Дорогу назад я прошел быстрыми шагами, поспешно, в некоем лихорадочном ознобе, — даже чарка водки в трактире не вернула мне бодрости, пожалуй, лишь чуть успокоила. За столом, засаленном локтями, я смотрел на беловолосого деда в рубище до пят, яростно шамкавшего и поучавшего мужика с размазанными по всему черепу слипшимися волосами, уплетавшего с чавканьем блин. Мне вдруг вспомнился не по годам пронырливый Сумский. «Такие уши, как у Сумского я уже где–то видел, — помыслил я. — Такие заостренные кверху уши, пожалуй, еще у черта!» Трубников, Сумский, Юлия — почему я поставил их в один ряд? Уж никак не из–за окаменелости в чертах, что–то иное их роднит… Я выбрался из трактира, полдня просидел в синема и вернулся в номер вечером.
Предмыслие — еще не ставшее озарением, не оформившееся в мысль, кололо душу, еще не нашедшее словесного воплощения, толкало к неким поступкам… Юлия приходила ко мне, а я ни с того ни с сего явился к ней — что свело нас? Та высшая сила, что управляет судьбами, дает предначертания, предписывает встречи и неизбежно подводит к гибельному концу, который, может быть, есть спасение и избавление? Или наши души сами нащупывают друг друга, посылают незримые токи во тьме, и в гуще людской толпы сердца наши пульсируют в такт, созвучно и единено, указуя истинный путь слепой мысли и наделяя реальность чертами наваждения? Я не мог уснуть, но и не в силах был бодрствовать. Сон был тяжел, а действительность — невыносима. Я молил об одном — чтобы явилась она! И мольба моя была услышана. Юлия торопливо, встревожено, точно скрываясь от кого–то, прошла в притворенную дверь и плотно затворила ее за собой. Она была в платье строгого покроя, подпоясанном позументным пояском.
— Зачем вы приходили? — был первый беспокойный ее вопрос.
— Я хотел вас видеть.
— Не следует меня искать. Для наших встреч нет никаких препятствий.
— Кто вы? — спросил я.
Она, не сводя с меня мраморных зрачков, произнесла после молчания:
— Вы помните дом с резным петухом на крыше, белое крыльцо, пруд за лужайкой?
— Помню, — выдавил я.
— …сундук в коридоре, куда Маргарита Пантелеевна складывала обряженных в платья кукольных медведей, овечек, деревянные яйца? Ваша няня скончалась минувшим летом.

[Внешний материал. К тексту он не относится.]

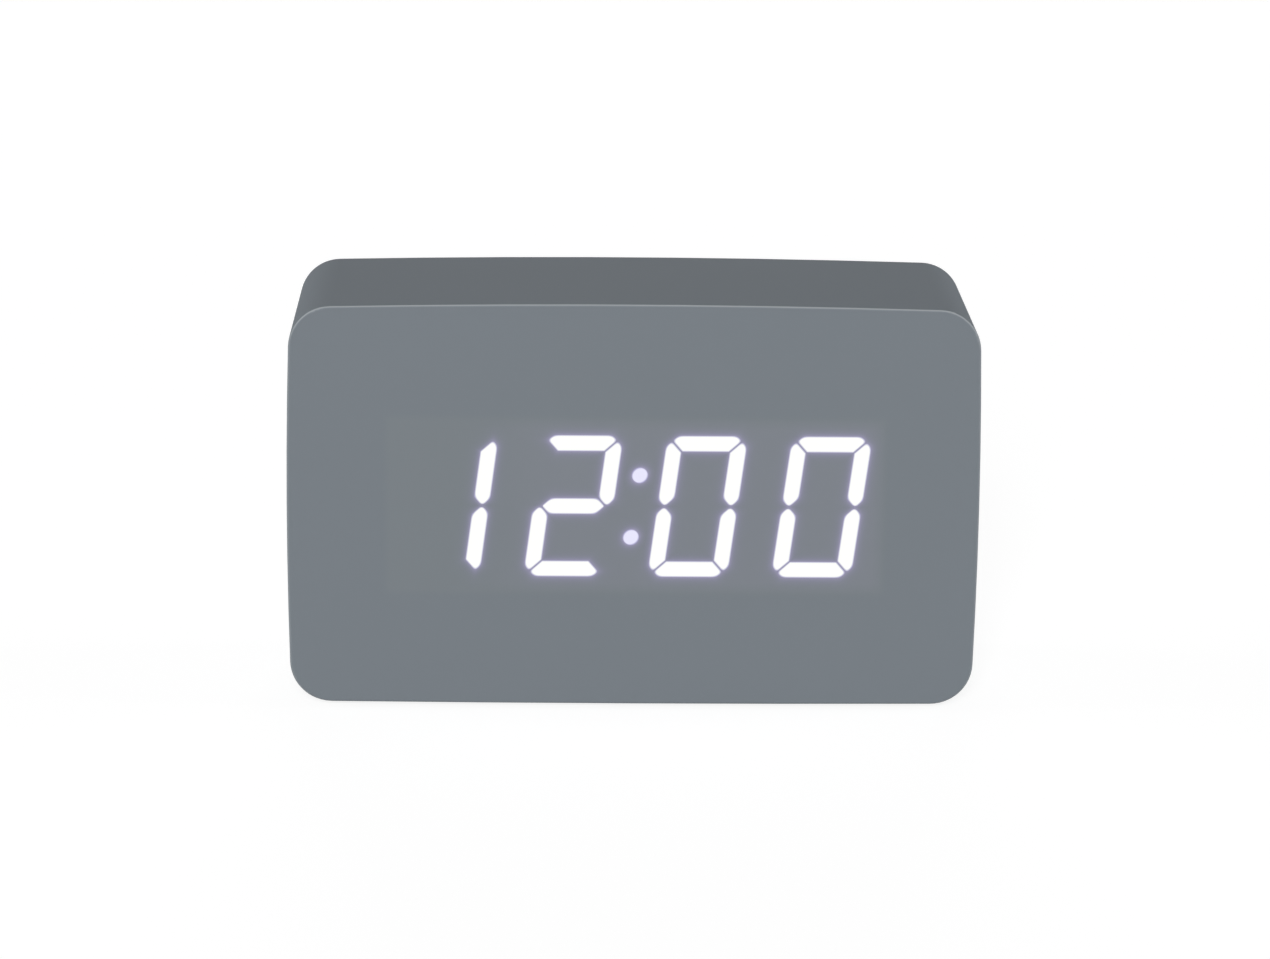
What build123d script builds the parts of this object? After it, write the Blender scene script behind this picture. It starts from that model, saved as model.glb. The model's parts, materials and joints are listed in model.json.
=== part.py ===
from build123d import *
import math
import os

# Desk clock with lit seven-segment digits that show through a thin face.
# X is to the right seen from the front, Y goes back, Z is up from the desk. Millimetres.

# Overall size
overall_width = 150.0
overall_depth = 55.0
overall_height = 90.0
foot_lift = 1.0  # clear height of the case above the desk

# Case shell
corner_radius = 9.2
top_bow = 1.0  # how far the middle of the top stands out
bottom_bow = 0.3
side_bow = 0.8
wall = 2.5
face_thickness = 2.0
skin_thickness = 1.0  # face left over the display
front_edge_radius = 0.6
rear_edge_radius = 0.8
ledge_width = 1.2
ledge_depth = 1.6
cut_overrun = 1.0  # how far every cut runs past the face it opens

# Rear cover
cover_inset = 1.0
cover_thickness = 2.0
cover_gap = 0.2
label_width = 50.0
label_height = 11.0
label_depth = 0.3
label_corner = 1.5
label_above_door = 5.6

# Screws that hold the rear cover, and the posts that they enter
post_inset_x = 9.0  # from the sides of the case
post_inset_z = 13.5  # from the top and bottom of the case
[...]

— А Павловский, этот зануда и чистоплюй?
— Он и поныне пьянствует безбожно, бедствует душевно и зачастую с тоской вспоминает то время.
— Мы, верно, прежде с вами встречалась? — спросил я неуверенно.
Она говорила заученно, сжимая в руках ридикюль. Она говорила бесстрастно, как сторонний свидетель моей жизни — одной из многих жизней. Голос ее дрожал, но абрисы лица были недвижно холодны, застыли в параличе.
— Кто вас послал? — возвысил я голос, глядя пронзительно в ее глаза. Кто вас послал? — уже почти кричал я, вскакивая с постели и швыряя в нее лампой с тумбы.
В комнату ворвался Ермил, навалился на меня грудью и притиснул к кровати.
— Пусти! — хрипел я. — Пусти, дьявол!
Ермил, видя, что я рассуждаю здраво, разжал объятья.
— У вас, Павел Дмитриевич, никак припадок случился! Слышу, вы с кем–то вроде как беседуете, а потом кричать начали дюже сердито. Надобно вам бабке Алевтине показаться, зря брезгуете моим советом — ведь я от души.
— Прочь со своей бабкой! Я сам врач, если на то пошло!
— Однако сумневаюсь я, что вы дохтур, — осуждающе покачал головой Ермил. — Дохтуры, известно, народ не шумливый.
— Кто же я по–твоему? — выкрикнул я ему в спину с яростью.
«В самом деле, кто я?» — как бы опомнясь, спросил я себя, схватился за голову обеими руками и затряс ею, стараясь таким способом избавиться от мучительной, невесть по чьему велению нахлынувшей на меня, боли, что разламывала череп.
_________
— А мне говаривали, что вы затворник, — объявил Сумский, по своему обыкновению хитро и с бесцеремонным любопытством заглядывая в мои глаза.